What is needed
The material below contains a line with "left_column();" and a line with "bpy.data.objects.remove(obj)". Copy exactly those two lines and all lines between them.

##### Data block #####

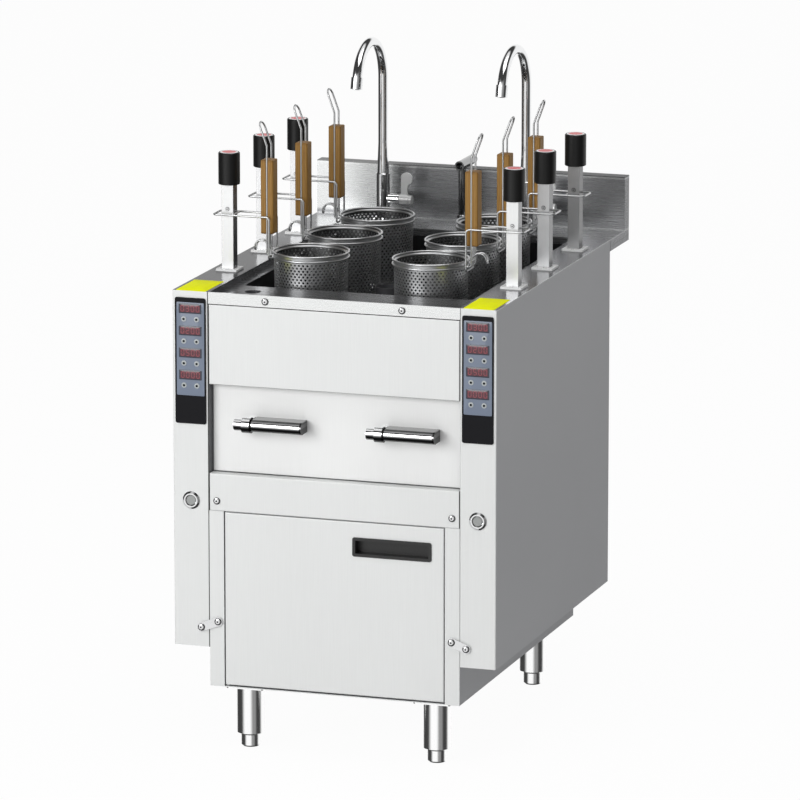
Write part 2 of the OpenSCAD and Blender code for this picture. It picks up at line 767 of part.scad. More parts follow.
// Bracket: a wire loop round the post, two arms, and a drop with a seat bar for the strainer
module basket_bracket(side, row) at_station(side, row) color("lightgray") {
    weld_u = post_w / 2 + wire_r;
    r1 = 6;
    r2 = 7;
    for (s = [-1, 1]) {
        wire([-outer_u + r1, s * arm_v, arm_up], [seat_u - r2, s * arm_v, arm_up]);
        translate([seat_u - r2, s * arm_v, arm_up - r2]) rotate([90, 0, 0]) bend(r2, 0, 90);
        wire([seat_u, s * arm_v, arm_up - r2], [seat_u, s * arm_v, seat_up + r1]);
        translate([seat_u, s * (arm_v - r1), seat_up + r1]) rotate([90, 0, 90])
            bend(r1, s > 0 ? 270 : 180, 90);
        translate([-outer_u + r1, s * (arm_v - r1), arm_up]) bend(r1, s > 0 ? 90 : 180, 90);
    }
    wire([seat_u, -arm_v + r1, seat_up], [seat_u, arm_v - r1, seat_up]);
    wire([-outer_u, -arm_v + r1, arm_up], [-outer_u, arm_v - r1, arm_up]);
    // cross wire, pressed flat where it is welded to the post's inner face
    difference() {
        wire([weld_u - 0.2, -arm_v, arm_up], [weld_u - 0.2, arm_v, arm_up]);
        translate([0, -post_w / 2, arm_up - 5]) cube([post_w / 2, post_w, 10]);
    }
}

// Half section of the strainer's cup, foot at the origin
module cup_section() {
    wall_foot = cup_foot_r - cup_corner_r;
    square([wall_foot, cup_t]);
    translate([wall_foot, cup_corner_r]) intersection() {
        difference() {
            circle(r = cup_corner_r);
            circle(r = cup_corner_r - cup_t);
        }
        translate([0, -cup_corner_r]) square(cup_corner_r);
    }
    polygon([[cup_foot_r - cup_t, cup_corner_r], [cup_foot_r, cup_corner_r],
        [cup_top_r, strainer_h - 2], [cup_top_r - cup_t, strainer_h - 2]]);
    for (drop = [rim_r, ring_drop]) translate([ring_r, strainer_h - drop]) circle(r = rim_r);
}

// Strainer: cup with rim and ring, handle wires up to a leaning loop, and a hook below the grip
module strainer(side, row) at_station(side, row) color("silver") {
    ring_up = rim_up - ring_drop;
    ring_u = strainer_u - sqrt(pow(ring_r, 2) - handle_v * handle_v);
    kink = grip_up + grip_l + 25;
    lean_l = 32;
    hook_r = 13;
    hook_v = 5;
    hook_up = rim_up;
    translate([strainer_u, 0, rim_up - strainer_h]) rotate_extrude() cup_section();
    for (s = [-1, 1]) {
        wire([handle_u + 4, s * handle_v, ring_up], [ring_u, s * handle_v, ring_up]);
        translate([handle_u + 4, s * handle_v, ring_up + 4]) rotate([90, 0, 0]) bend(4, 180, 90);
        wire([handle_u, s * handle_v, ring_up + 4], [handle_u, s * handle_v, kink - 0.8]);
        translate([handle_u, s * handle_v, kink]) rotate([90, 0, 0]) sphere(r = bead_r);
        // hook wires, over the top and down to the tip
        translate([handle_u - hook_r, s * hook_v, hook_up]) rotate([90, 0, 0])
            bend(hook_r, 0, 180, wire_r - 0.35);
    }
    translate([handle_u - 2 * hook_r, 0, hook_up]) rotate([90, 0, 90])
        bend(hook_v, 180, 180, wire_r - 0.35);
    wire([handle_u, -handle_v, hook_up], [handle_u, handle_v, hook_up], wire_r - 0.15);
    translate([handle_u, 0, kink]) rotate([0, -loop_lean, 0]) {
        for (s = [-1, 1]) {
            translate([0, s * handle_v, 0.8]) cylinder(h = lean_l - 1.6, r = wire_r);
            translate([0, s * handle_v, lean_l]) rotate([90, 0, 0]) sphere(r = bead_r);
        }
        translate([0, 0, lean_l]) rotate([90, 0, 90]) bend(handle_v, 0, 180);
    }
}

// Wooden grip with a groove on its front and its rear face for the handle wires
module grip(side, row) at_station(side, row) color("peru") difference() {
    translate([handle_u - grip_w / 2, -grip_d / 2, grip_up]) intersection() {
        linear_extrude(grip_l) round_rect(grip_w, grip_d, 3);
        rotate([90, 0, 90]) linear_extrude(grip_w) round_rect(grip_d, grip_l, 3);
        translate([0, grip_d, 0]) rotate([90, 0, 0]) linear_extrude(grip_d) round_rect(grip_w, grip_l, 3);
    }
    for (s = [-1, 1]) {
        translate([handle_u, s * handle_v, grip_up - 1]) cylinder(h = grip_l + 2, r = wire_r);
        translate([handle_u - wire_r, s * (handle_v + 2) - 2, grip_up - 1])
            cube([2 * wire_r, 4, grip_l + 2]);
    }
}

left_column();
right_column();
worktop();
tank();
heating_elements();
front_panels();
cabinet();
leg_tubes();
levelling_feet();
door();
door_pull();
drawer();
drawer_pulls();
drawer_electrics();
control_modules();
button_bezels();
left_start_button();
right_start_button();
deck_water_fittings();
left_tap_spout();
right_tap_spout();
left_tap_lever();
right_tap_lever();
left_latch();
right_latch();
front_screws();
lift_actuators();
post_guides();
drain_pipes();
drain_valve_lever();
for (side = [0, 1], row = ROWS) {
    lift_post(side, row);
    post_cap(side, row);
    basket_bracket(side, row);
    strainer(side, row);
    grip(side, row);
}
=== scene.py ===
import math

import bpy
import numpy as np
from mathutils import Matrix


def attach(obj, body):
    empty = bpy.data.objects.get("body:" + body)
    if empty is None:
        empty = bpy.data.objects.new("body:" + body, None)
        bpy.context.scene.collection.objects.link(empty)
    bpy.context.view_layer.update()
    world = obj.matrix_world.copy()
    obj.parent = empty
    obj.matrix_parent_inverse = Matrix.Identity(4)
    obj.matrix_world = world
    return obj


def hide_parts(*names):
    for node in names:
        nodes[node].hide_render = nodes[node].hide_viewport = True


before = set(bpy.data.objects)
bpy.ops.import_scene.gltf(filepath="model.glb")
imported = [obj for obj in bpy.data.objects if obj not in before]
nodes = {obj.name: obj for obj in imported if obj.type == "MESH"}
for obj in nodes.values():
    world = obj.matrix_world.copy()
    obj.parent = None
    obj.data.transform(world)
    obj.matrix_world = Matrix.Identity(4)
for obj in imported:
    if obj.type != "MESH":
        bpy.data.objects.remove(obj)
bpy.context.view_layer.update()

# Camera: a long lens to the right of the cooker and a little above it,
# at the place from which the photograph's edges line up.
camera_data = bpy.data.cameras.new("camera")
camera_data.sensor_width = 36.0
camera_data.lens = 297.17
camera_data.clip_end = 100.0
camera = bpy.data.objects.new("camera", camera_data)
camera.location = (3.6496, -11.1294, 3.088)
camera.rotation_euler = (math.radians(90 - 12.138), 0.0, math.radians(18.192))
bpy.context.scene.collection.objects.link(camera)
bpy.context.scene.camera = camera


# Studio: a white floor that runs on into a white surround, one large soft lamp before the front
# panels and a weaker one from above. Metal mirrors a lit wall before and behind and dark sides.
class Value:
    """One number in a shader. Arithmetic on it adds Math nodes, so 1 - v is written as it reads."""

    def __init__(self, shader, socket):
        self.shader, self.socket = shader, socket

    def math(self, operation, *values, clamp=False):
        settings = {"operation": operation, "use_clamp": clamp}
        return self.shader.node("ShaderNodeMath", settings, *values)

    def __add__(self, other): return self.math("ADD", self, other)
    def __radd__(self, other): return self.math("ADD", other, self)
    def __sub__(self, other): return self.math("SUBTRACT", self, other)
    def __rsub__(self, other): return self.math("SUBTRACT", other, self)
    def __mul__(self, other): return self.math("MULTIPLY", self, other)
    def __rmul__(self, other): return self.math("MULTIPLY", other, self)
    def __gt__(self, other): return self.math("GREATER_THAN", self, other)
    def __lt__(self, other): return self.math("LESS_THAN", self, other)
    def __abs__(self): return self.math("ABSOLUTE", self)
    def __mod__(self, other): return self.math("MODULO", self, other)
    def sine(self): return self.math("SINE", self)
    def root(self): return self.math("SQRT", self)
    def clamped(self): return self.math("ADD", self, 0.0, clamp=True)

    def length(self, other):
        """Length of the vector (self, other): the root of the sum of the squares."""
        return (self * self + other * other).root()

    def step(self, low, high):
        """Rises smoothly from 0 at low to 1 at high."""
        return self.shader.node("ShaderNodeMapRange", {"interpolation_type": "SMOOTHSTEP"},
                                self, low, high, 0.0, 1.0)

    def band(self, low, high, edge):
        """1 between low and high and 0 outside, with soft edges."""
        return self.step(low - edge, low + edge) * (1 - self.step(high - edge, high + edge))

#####

Final result
left_column();
right_column();
worktop();
tank();
heating_elements();
front_panels();
cabinet();
leg_tubes();
levelling_feet();
door();
door_pull();
drawer();
drawer_pulls();
drawer_electrics();
control_modules();
button_bezels();
left_start_button();
right_start_button();
deck_water_fittings();
left_tap_spout();
right_tap_spout();
left_tap_lever();
right_tap_lever();
left_latch();
right_latch();
front_screws();
lift_actuators();
post_guides();
drain_pipes();
drain_valve_lever();
for (side = [0, 1], row = ROWS) {
    lift_post(side, row);
    post_cap(side, row);
    basket_bracket(side, row);
    strainer(side, row);
    grip(side, row);
}
=== scene.py ===
import math

import bpy
import numpy as np
from mathutils import Matrix


def attach(obj, body):
    empty = bpy.data.objects.get("body:" + body)
    if empty is None:
        empty = bpy.data.objects.new("body:" + body, None)
        bpy.context.scene.collection.objects.link(empty)
    bpy.context.view_layer.update()
    world = obj.matrix_world.copy()
    obj.parent = empty
    obj.matrix_parent_inverse = Matrix.Identity(4)
    obj.matrix_world = world
    return obj


def hide_parts(*names):
    for node in names:
        nodes[node].hide_render = nodes[node].hide_viewport = True


before = set(bpy.data.objects)
bpy.ops.import_scene.gltf(filepath="model.glb")
imported = [obj for obj in bpy.data.objects if obj not in before]
nodes = {obj.name: obj for obj in imported if obj.type == "MESH"}
for obj in nodes.values():
    world = obj.matrix_world.copy()
    obj.parent = None
    obj.data.transform(world)
    obj.matrix_world = Matrix.Identity(4)
for obj in imported:
    if obj.type != "MESH":
        bpy.data.objects.remove(obj)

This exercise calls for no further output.